◆ Set task ◆
Quote exactly, and only, the lines from the one with "Write the three.js" down to the one with "const SEAT_RISE = 3;", both included.
==== Available records ====
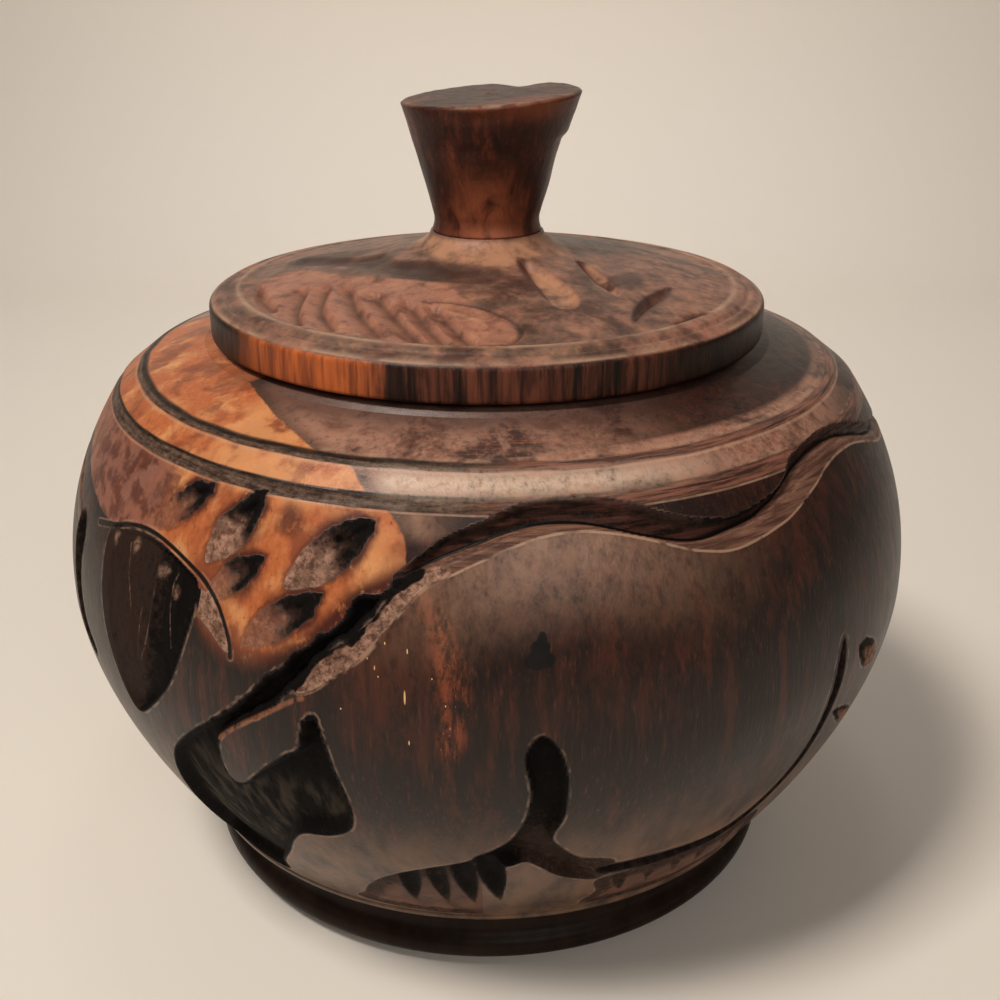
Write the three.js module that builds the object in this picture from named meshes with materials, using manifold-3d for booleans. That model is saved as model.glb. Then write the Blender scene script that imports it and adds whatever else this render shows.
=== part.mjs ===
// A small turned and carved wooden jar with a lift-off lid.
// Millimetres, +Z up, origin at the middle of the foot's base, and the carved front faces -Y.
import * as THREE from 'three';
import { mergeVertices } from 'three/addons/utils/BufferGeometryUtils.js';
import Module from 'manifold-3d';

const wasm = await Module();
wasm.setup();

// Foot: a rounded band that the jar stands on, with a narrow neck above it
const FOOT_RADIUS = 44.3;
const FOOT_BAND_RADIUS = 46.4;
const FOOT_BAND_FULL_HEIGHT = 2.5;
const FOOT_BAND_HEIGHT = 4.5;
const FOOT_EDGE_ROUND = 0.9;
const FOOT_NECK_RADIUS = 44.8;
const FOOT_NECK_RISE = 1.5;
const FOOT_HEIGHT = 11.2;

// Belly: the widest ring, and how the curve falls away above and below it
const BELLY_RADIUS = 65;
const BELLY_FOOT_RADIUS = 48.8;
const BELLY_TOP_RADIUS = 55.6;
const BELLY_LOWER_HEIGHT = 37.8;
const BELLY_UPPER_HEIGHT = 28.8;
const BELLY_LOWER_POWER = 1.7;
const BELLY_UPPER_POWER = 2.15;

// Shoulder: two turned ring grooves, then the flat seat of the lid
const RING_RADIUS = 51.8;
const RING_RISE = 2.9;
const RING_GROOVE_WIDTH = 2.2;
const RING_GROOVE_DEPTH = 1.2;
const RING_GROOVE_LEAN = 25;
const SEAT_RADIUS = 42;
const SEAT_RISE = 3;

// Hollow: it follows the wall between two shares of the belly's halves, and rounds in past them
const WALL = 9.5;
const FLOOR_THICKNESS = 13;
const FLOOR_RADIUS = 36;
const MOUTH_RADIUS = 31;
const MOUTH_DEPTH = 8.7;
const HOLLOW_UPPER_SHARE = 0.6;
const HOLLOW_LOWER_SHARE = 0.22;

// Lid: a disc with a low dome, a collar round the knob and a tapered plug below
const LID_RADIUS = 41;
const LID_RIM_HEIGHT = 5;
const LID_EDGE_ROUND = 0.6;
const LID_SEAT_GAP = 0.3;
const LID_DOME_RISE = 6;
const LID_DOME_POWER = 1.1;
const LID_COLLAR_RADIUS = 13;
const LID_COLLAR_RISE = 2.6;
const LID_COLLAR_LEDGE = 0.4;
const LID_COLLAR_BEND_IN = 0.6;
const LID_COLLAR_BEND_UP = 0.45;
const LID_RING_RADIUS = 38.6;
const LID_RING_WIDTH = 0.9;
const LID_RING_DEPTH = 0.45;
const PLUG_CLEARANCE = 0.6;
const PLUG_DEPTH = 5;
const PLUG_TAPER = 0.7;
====
==== Available records ====
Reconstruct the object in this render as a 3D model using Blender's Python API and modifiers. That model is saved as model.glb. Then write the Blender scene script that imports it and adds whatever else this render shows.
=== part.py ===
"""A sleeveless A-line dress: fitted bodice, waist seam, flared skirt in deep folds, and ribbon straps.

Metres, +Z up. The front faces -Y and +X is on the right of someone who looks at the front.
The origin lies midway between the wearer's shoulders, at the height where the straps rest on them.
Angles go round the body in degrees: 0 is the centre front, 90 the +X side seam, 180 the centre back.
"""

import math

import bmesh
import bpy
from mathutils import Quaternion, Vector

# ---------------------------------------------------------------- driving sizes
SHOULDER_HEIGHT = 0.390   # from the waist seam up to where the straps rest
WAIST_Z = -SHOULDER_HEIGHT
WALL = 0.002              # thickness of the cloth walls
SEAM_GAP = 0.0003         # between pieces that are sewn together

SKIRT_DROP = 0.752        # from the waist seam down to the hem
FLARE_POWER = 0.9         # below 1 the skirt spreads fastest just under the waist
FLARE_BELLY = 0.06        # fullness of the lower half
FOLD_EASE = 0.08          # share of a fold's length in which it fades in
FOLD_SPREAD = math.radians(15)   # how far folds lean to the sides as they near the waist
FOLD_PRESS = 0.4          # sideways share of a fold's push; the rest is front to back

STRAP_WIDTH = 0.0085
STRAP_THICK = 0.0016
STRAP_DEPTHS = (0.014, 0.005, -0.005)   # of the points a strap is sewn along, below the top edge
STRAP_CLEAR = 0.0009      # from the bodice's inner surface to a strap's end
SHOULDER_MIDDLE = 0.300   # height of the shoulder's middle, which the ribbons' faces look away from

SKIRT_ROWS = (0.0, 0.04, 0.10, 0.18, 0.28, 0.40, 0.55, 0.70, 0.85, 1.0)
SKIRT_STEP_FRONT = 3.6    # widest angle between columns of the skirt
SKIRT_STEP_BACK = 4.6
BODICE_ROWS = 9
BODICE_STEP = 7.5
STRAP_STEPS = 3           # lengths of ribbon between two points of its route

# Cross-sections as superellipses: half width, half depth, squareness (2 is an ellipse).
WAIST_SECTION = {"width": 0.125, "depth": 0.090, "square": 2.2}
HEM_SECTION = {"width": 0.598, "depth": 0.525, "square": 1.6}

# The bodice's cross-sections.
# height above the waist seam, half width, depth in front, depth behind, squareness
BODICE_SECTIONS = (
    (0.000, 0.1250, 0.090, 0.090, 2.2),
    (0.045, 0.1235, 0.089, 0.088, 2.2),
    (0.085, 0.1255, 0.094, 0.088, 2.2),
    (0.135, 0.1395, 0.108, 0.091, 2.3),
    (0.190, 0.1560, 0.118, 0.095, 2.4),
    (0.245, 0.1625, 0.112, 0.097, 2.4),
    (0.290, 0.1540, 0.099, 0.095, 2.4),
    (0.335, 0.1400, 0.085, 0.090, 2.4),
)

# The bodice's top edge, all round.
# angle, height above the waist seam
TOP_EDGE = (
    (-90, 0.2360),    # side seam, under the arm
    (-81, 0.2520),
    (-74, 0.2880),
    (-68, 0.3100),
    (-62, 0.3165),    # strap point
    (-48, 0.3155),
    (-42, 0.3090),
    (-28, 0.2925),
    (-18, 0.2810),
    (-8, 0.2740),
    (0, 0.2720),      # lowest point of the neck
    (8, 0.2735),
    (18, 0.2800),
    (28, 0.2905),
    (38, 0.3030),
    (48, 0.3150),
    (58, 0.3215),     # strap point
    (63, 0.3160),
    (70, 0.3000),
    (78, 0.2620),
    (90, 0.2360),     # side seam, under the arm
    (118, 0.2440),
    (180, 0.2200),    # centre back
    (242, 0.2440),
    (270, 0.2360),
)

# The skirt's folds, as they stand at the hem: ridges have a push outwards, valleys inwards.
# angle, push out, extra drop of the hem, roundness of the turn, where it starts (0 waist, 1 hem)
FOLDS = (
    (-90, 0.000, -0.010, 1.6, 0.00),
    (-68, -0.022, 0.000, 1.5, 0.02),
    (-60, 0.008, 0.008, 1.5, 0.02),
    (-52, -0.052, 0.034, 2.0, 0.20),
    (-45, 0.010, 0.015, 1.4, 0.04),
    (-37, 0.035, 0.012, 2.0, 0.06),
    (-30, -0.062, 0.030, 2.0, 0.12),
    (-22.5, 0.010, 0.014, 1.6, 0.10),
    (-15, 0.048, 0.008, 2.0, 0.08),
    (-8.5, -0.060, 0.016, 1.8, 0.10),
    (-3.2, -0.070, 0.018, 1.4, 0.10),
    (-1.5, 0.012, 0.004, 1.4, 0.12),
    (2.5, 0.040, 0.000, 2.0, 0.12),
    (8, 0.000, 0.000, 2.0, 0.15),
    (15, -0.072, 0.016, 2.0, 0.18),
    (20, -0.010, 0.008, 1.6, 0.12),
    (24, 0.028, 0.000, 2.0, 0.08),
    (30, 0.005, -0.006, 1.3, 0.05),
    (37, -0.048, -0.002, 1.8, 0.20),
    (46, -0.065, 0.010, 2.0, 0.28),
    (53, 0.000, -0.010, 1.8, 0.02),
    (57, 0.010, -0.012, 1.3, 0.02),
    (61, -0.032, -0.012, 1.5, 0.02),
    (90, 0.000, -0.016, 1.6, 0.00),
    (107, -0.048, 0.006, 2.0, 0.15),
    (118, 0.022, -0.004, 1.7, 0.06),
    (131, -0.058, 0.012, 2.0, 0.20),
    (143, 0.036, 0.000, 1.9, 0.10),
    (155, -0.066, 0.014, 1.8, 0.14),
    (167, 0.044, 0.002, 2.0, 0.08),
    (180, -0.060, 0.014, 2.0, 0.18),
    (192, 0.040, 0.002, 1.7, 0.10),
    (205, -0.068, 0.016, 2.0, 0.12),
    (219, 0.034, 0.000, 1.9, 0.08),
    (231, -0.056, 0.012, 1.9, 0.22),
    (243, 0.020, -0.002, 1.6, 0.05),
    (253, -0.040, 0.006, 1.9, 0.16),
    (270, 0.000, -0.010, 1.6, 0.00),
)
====
◆ Expected output ◆
Write the three.js module that builds the object in this picture from named meshes with materials, using manifold-3d for booleans. That model is saved as model.glb. Then write the Blender scene script that imports it and adds whatever else this render shows.
=== part.mjs ===
// A small turned and carved wooden jar with a lift-off lid.
// Millimetres, +Z up, origin at the middle of the foot's base, and the carved front faces -Y.
import * as THREE from 'three';
import { mergeVertices } from 'three/addons/utils/BufferGeometryUtils.js';
import Module from 'manifold-3d';

const wasm = await Module();
wasm.setup();

// Foot: a rounded band that the jar stands on, with a narrow neck above it
const FOOT_RADIUS = 44.3;
const FOOT_BAND_RADIUS = 46.4;
const FOOT_BAND_FULL_HEIGHT = 2.5;
const FOOT_BAND_HEIGHT = 4.5;
const FOOT_EDGE_ROUND = 0.9;
const FOOT_NECK_RADIUS = 44.8;
const FOOT_NECK_RISE = 1.5;
const FOOT_HEIGHT = 11.2;

// Belly: the widest ring, and how the curve falls away above and below it
const BELLY_RADIUS = 65;
const BELLY_FOOT_RADIUS = 48.8;
const BELLY_TOP_RADIUS = 55.6;
const BELLY_LOWER_HEIGHT = 37.8;
const BELLY_UPPER_HEIGHT = 28.8;
const BELLY_LOWER_POWER = 1.7;
const BELLY_UPPER_POWER = 2.15;

// Shoulder: two turned ring grooves, then the flat seat of the lid
const RING_RADIUS = 51.8;
const RING_RISE = 2.9;
const RING_GROOVE_WIDTH = 2.2;
const RING_GROOVE_DEPTH = 1.2;
const RING_GROOVE_LEAN = 25;
const SEAT_RADIUS = 42;
const SEAT_RISE = 3;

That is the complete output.